= The Dolans =

Televisions hosts and authors

The Dolans, consisting of Ken Dolan and Daria Dolan, were an American double act known for offering financial advice.

==Career==
Ken Dolan and Daria Dolan were anchors for Dolans Unscripted on CNN. They have also written six books on personal finance and hosted several money seminars. Prior to joining CNN, the Dolans were contributors to CBS This Morning and CBS News Saturday Morning and hosted their own show on the now-defunct CNNfn. They also have sporadically hosted a nationally syndicated radio program, The Dolans on the WOR Radio Network.
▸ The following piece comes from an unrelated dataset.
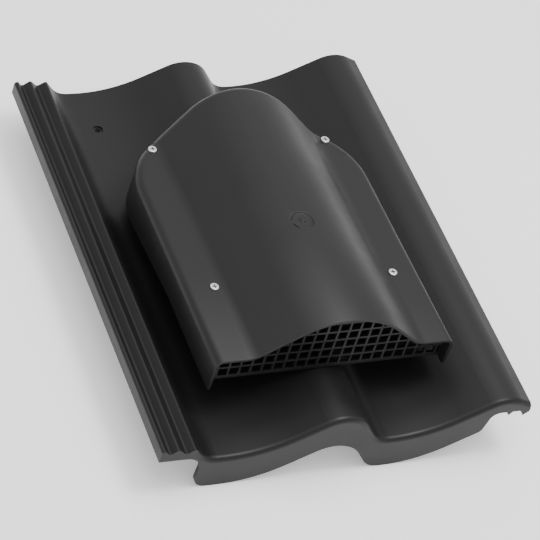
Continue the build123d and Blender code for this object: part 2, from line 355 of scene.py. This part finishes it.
# The wide arc takes its points where the section has its own, so that the two meet corner to corner
plan = [(HOOD_HALF, 0.0)]
plan += arc(run, HOOD_SIDE, HOOD_HAUNCH, 0, haunch_turn, 12)
plan += [(x, HOOD_SIDE - drop + sqrt((HOOD_RISE + drop) ** 2 - x * x)) for x, z in hood_top[-2:0:-1]]
plan += arc(-run, HOOD_SIDE, HOOD_HAUNCH, pi - haunch_turn, haunch_turn, 12)
plan.append((-HOOD_HALF, 0.0))
print("hood outlines:", len(hood_top), "and", len(plan), "points")

# %% The body of the hood
MERGE = 0.02 * MM  # corners closer than this become one

closed_section = [(-CUT_WIDE, HOOD_FLAT), *hood_top[1:-1], (CUT_WIDE, HOOD_FLAT), (CUT_WIDE, HOOD_LOW),
                  (-CUT_WIDE, HOOD_LOW)]
hood = prism("hood_shell", [(x, -CUT_EARLY, z) for x, z in closed_section],
             (0, HOOD_SIDE + HOOD_RISE + 2 * CUT_EARLY, 0))
upright = prism("hood_plan", [(x, y, HOOD_LOW - 5) for x, y in plan], (0, 0, 160))
combine(hood, upright, "INTERSECT")
bpy.context.view_layer.objects.active = hood
bpy.ops.object.mode_set(mode="EDIT")
bpy.ops.mesh.select_all(action="SELECT")
bpy.ops.mesh.remove_doubles(threshold=MERGE)
print("body of the hood:", len(hood.data.polygons), "faces")

# %% [markdown]
# The upper edge is found by its place: above the flats, and on the plan's outline. A bevel of six
# segments rolls it over. Then the front and the underside are deleted, and Solidify thickens what is
# left inwards.

# %% Roll the upper edge over
def on_plan(spot):
    """Whether a point lies on the side or arch of the plan outline."""
    for (ax, ay), (bx, by) in zip(plan, plan[1:]):
        along = Vector((bx - ax, by - ay))
        if along.length < 0.01:
            continue
        share = min(1, max(0, Vector((spot.x - ax, spot.y - ay)).dot(along) / along.length_squared))
        if hypot(ax + along.x * share - spot.x, ay + along.y * share - spot.y) < 0.05:
            return True
    return False


rim_edges = pick(hood, "EDGE", lambda c: c.z > 60 and c.y > 0.01 and on_plan(c))
bpy.ops.mesh.bevel(offset=ROLL_OVER * MM, offset_type="OFFSET", segments=6, profile=0.5, affect="EDGES",
                   clamp_overlap=False)
print("rolled over", rim_edges, "edges")

# %% Open the front and the underside, and give it a wall
open_faces = pick(hood, "FACE", lambda c: c.y < 0.05 or c.z < HOOD_LOW + 0.05)
bpy.ops.mesh.delete(type="FACE")
bpy.ops.mesh.select_all(action="SELECT")
bpy.ops.mesh.remove_doubles(threshold=MERGE)
bpy.ops.mesh.normals_make_consistent(inside=False)
apply_modifier(hood, "SOLIDIFY", thickness=HOOD_WALL * MM, offset=-1.0)
print("opened", open_faces, "faces; shell:", len(hood.data.polygons), "faces")

# %% [markdown]
# A round gate mark with a nub lies on the crest, where the plastic was injected. One rod cuts the mark
# and a second one adds the nub. Inside the mouth a low rib stops the grille. Its outline is the hood's
# own section, moved inwards twice, so it follows the shell, and it leans as the grille does.

# %% Gate mark, and the rib that stops the grille
GATE, GATE_DIAMETER, GATE_DEPTH, NUB_DIAMETER, NUB_HEIGHT = (0.4, 113), 19.0, 0.9, 4.6, 0.7
GATE_MARGIN = 1.0
RIB_OUTER, RIB_INNER, RIB_WIDTH, RIB_LEAN, RIB_START = 2.0, 5.6, 2, radians(1.8), 8.67
RIB_LEFT_FOOT, RIB_RIGHT_FOOT = 29.7, 33.5


def offset_line(points, distance):
    """The line beside a chain of points, to the right of its run."""
    moved = []
    for k, (x, z) in enumerate(points):
        ahead, behind = points[min(k + 1, len(points) - 1)], points[max(k - 1, 0)]
        along = Vector((ahead[0] - behind[0], ahead[1] - behind[1])).normalized()
        moved.append((x + along.y * distance, z - along.x * distance))
    return moved


def inside_line(inset):
    """The hood's section moved inwards, from one side's foot to the other's."""
    side = HOOD_HALF - inset
    across = [(max(-side, min(side, x)), z) for x, z in offset_line(hood_top, inset)]
    return [(-side, RIB_LEFT_FOOT), *across, (side, RIB_RIGHT_FOOT)]


rib_outline = [(x, 0, z) for x, z in inside_line(RIB_OUTER) + inside_line(RIB_INNER)[::-1]]

# Cuts close round the gate mark keep its edge from shading the long faces of the hump
bpy.ops.object.mode_set(mode="EDIT")
reach = GATE_DIAMETER / 2 + GATE_MARGIN
for across in ((1, 0, 0), (0, 1, 0)):
    for side in (1, -1):
        spot = Vector((*GATE, 0)) + side * reach * Vector(across)
        bpy.ops.mesh.select_all(action="SELECT")
        bpy.ops.mesh.bisect(plane_co=spot * MM, plane_no=across)
deselect_all()
gate_floor = HUMP_TOP - GATE_DEPTH
combine(hood, rod("gate", GATE_DIAMETER, GATE, gate_floor, HUMP_TOP + 5), "DIFFERENCE")
combine(hood, rod("nub", NUB_DIAMETER, GATE, gate_floor - 0.6, gate_floor + NUB_HEIGHT), "UNION")
rib = prism("stop_rib", rib_outline, (0, RIB_WIDTH, 0))
turn_and_move(rib, -RIB_LEAN, "X", (0, RIB_START, 0))
turn_and_move(rib, -HOOD_FALL, "X", HOOD_PLACE)
turn_and_move(hood, -HOOD_FALL, "X", HOOD_PLACE)
print("hood with its gate mark:", len(hood.data.polygons), "faces; rib:", len(rib.data.polygons))

# %% [markdown]
# The hood's lower rim is level at the front and falls towards the ridge, and where it meets the tile it
# is scribed to the rolls with a gap of 0.8 mm. Both cuts are prisms again. The second one has the tile's
# own section, so the tile's sizes come in here.

# %% The lower rim
VALLEY, LEFT, FRONT, LENGTH = 33.5, -167.5, -210.0, 420.0  # where the tile's valleys and edges lie
ROLL_LINE = [(29.6, 17.0), (43.6, 0), (91.6, 0), (167.1, 43.8), (198.4, 0), (241.6, 0), (309.6, 39.5),
             (335, 26.8)]
ROLL_ROUNDS = [20, 120, 30.5, 20, 120, 30]
RIM_HEIGHT, RIM_SLOPE, RIM_LEVEL, RIM_END, RIM_DROP, SCRIBE_GAP = 31.4, radians(1.06), 102, 281, 17.9, 0.8
CUT_SIDE, CUT_DEEP = 140, 90

rim_profile = [(-5, 0), (RIM_LEVEL, 0), (RIM_END, -RIM_DROP), (RIM_END, -CUT_DEEP), (-5, -CUT_DEEP)]
rim = prism("rim_cut", [(-CUT_SIDE, y, z) for y, z in rim_profile], (2 * CUT_SIDE, 0, 0))
turn_and_move(rim, -RIM_SLOPE, "Y", (HOOD_PLACE[0], HOOD_PLACE[1], VALLEY + RIM_HEIGHT))
combine(hood, rim, "DIFFERENCE")
scribe_line = offset_line(rounded(ROLL_LINE, ROLL_ROUNDS), -SCRIBE_GAP) + [(335, -60), (29.6, -60)]
scribe = prism("scribe_cut", [(LEFT + x, FRONT, VALLEY + z) for x, z in scribe_line], (0, LENGTH, 0))
combine(hood, scribe, "DIFFERENCE")
hood = join([hood, rib])
print("hood with its rim:", len(hood.data.polygons), "faces")

# %% Soft edges on the hood
apply_modifier(hood, "BEVEL", width=0.5 * MM, segments=2, limit_method="ANGLE", angle_limit=radians(50),
               use_clamp_overlap=False)
finish_piece(hood, hood_plastic, "hood")

# %% [markdown]
# ## The screws
#
# Four pan-head screws with a cross recess hold the hood. One is modelled over the middle of its seat:
# a low cylinder whose upper edge is rounded, a cross cut from two bars, and a plain shank. Each of the
# four is then a copy with a mesh of its own. The faces of the recess get the dark zinc as painted shade.

# %% One screw
HEAD_DIAMETER, HEAD_HEIGHT, SHANK_DIAMETER, SHANK_LENGTH = 7.6, 1.8, 4.0, 18.0
CROSS_LENGTH, CROSS_WIDTH, CROSS_DEPTH = 4.4, 1.0, 0.9

head = rod("screw_head", HEAD_DIAMETER, (0, 0), 0, HEAD_HEIGHT)
bpy.ops.object.mode_set(mode="EDIT")
pick(head, "EDGE", lambda c: c.z > HEAD_HEIGHT - 0.01)
bpy.ops.mesh.bevel(offset=0.55 * MM, segments=4, profile=0.5, affect="EDGES")
deselect_all()
for size in ((CROSS_LENGTH, CROSS_WIDTH), (CROSS_WIDTH, CROSS_LENGTH)):
    bpy.ops.mesh.primitive_cube_add(size=MM, location=(0, 0, (HEAD_HEIGHT - CROSS_DEPTH + 1) * MM))
    bar = bpy.context.object
    bar.scale = (*size, 2.0)
    bpy.ops.object.transform_apply(location=True, scale=True)
    combine(head, bar, "DIFFERENCE")
shank = rod("screw_shank", SHANK_DIAMETER, (0, 0), -SHANK_LENGTH, 0.2, sides=32)
screw = join([head, shank])
screw.data.materials.append(zinc)
screw.data.materials.append(painted_recess_shade_zinc)
# The faces of the cross recess take the dark zinc, which paints shade into them
for face in screw.data.polygons:
    middle = face.center / MM
    if 0.5 < middle.z < HEAD_HEIGHT - 0.01 and hypot(middle.x, middle.y) < CROSS_LENGTH / 2 + 0.1:
        face.material_index = 1
print("one screw:", len(screw.data.polygons), "faces")

# %% Four screws in their places
NAMES = ["screw_lower_left", "screw_lower_right", "screw_upper_left", "screw_upper_right"]
for (x, y), node in zip(SCREWS, NAMES):
    deselect_all()
    bpy.context.view_layer.objects.active = screw
    screw.select_set(True)
    bpy.ops.object.duplicate()
    one = bpy.context.object
    one.name = one.data.name = node + "_turned"
    one.location = Vector((x, y, HOOD_FLAT)) * MM
    bpy.ops.object.transform_apply(location=True)
    turn_and_move(one, -HOOD_FALL, "X", HOOD_PLACE)
    finish_piece(one, zinc, node)
deselect_all()
screw.select_set(True)
bpy.ops.object.delete()

# %% [markdown]
# ## The grille
#
# The grille's lattice is right in the solid already. What it lacks is the soft edge of a moulding: a
# merged copy of its mesh gets it.

# %% Soft edges on the grille
def copy_of_solid(node, name):
    """A merged copy of a solid's mesh, ready to be worked on."""
    deselect_all()
    piece = bpy.data.objects.new(name, bpy.data.objects[node].data.copy())
    bpy.context.collection.objects.link(piece)
    bpy.context.view_layer.objects.active = piece
    piece.select_set(True)
    bpy.ops.mesh.customdata_custom_splitnormals_clear()
    bpy.ops.object.mode_set(mode="EDIT")
    bpy.ops.mesh.select_all(action="SELECT")
    bpy.ops.mesh.remove_doubles(threshold=0.005 * MM)
    bpy.ops.mesh.dissolve_limited(angle_limit=radians(0.3))
    bpy.ops.mesh.normals_make_consistent(inside=False)
    deselect_all()
    return piece


grille = copy_of_solid("grille", "grille_lattice")
apply_modifier(grille, "BEVEL", width=0.3 * MM, segments=2, limit_method="ANGLE", angle_limit=radians(45),
               use_clamp_overlap=True)
finish_piece(grille, tile_plastic, "grille")

# %% [markdown]
# ## The camera
#
# The camera stands far off with a long lens, as for a product picture. Its angles, its roll and its
# sideways slide come from fitting the tile's long straight edges to the photograph.

# %% Camera
def aim_camera(azimuth, elevation, roll, distance, target, slide, lens):
    """Puts the camera on a sphere round the target, rolls it and slides it sideways."""
    a, e, turn = radians(azimuth), radians(elevation), radians(roll)
    back = Vector((sin(a) * cos(e), -cos(a) * cos(e), sin(e)))
    level = (-back).cross(Vector((0, 0, 1))).normalized()
    upright = level.cross(-back)
    right = level * cos(turn) + upright * sin(turn)
    up = upright * cos(turn) - level * sin(turn)
    bpy.ops.object.camera_add()
    camera = bpy.context.object
    camera.location = (Vector(target) - right * slide[0] - up * slide[1] + back * distance) * MM
    camera.rotation_mode = "QUATERNION"
    camera.rotation_quaternion = Matrix((right, up, back)).transposed().to_quaternion()
    camera.data.sensor_width = 36.0
    camera.data.lens = lens
    camera.data.clip_start = 0.05
    camera.data.clip_end = 20.0
    bpy.context.scene.camera = camera
    return camera


camera = aim_camera(azimuth=-36.01, elevation=43.53, roll=22.06, distance=2212.56, target=(-2.5, 0.0, 53.5),
                    slide=(-5.36, 24.47), lens=171.32)
print("camera at, mm:", [round(c / MM) for c in camera.location])

# %% [markdown]
# ## Floor and lights
#
# A white sweep glows a little, so that it stays pale without a strong light on the dark plastic. A soft
# ceiling and a wide key light from behind on the right shape the hump. A small light above adds
# tighter highlights.

# %% Floor
bpy.ops.mesh.primitive_plane_add(size=12.0, location=(0, 0, 0))
floor = bpy.context.object
floor.name = "floor"
paper, paper_output = new_material("white paper sweep")
paper_surface = add_node(paper, "ShaderNodeBsdfPrincipled",
                         {"Base Color": linear("#fafafa"), "Roughness": 0.9,
                          "Emission Color": linear("#ffffff"), "Emission Strength": 0.35})
paper.node_tree.links.new(paper_surface.outputs["BSDF"], paper_output.inputs["Surface"])
floor.data.materials.append(paper)
print("floor", floor.name)

# %% Lights
world = bpy.data.worlds.new("studio")
bpy.context.scene.world = world
world.use_nodes = True
sky = world.node_tree.nodes["Background"]
sky.inputs["Color"].default_value = linear("#ffffff")
sky.inputs["Strength"].default_value = 0.9

AIM = Vector((0, 0, 0.06))


def soft_box(name, place, size, power):
    """A square soft light at a place, in metres, turned to the vent."""
    bpy.ops.object.light_add(type="AREA", location=place)
    light = bpy.context.object
    light.name = name
    light.data.shape = "RECTANGLE"
    light.data.size = light.data.size_y = size
    light.data.energy = power
    light.rotation_mode = "QUATERNION"
    light.rotation_quaternion = (AIM - Vector(place)).to_track_quat("-Z", "Y")


soft_box("key", (0.9, 1.3, 1.6), 2.6, 5)
soft_box("top", (0.35, -0.2, 1.6), 0.5, 14)
soft_box("ceiling", (0.1, 0.0, 2.4), 2.5, 30)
The Dolans have been awarded the four-star rating for financial broadcasting excellence by Newsweek, the only four-star rating ever awarded by the magazine. They were named to the Vanity Fair Magazine Radio Hall of Fame.

They have appeared:
- as hosts of Dolans Unscripted, a weekly national television show on CNN
- as money contributors on CBS This Morning
- as money contributors on CBS News Saturday Morning
- as hosts of their own daily television show on CNBC
- as authors of six books on money matters

===Biographies===
Prior to her career in radio and television, Daria Dolan was vice president of a New York Stock Exchange firm. She holds an honorary doctorate in commercial sciences from St. Thomas Aquinas College in New York City and a bachelor's degree in theater arts from Webster University in St. Louis.

Prior to his career in radio and television, Ken Dolan was co-founder and vice chairman of a merchant banking firm. He began his career as an account executive at a major New York Stock Exchange firm. He also served in the United States Navy in Vietnam from 1967 to 1968 and holds a bachelor's degree in marketing from Boston College. Ken died in April 2018.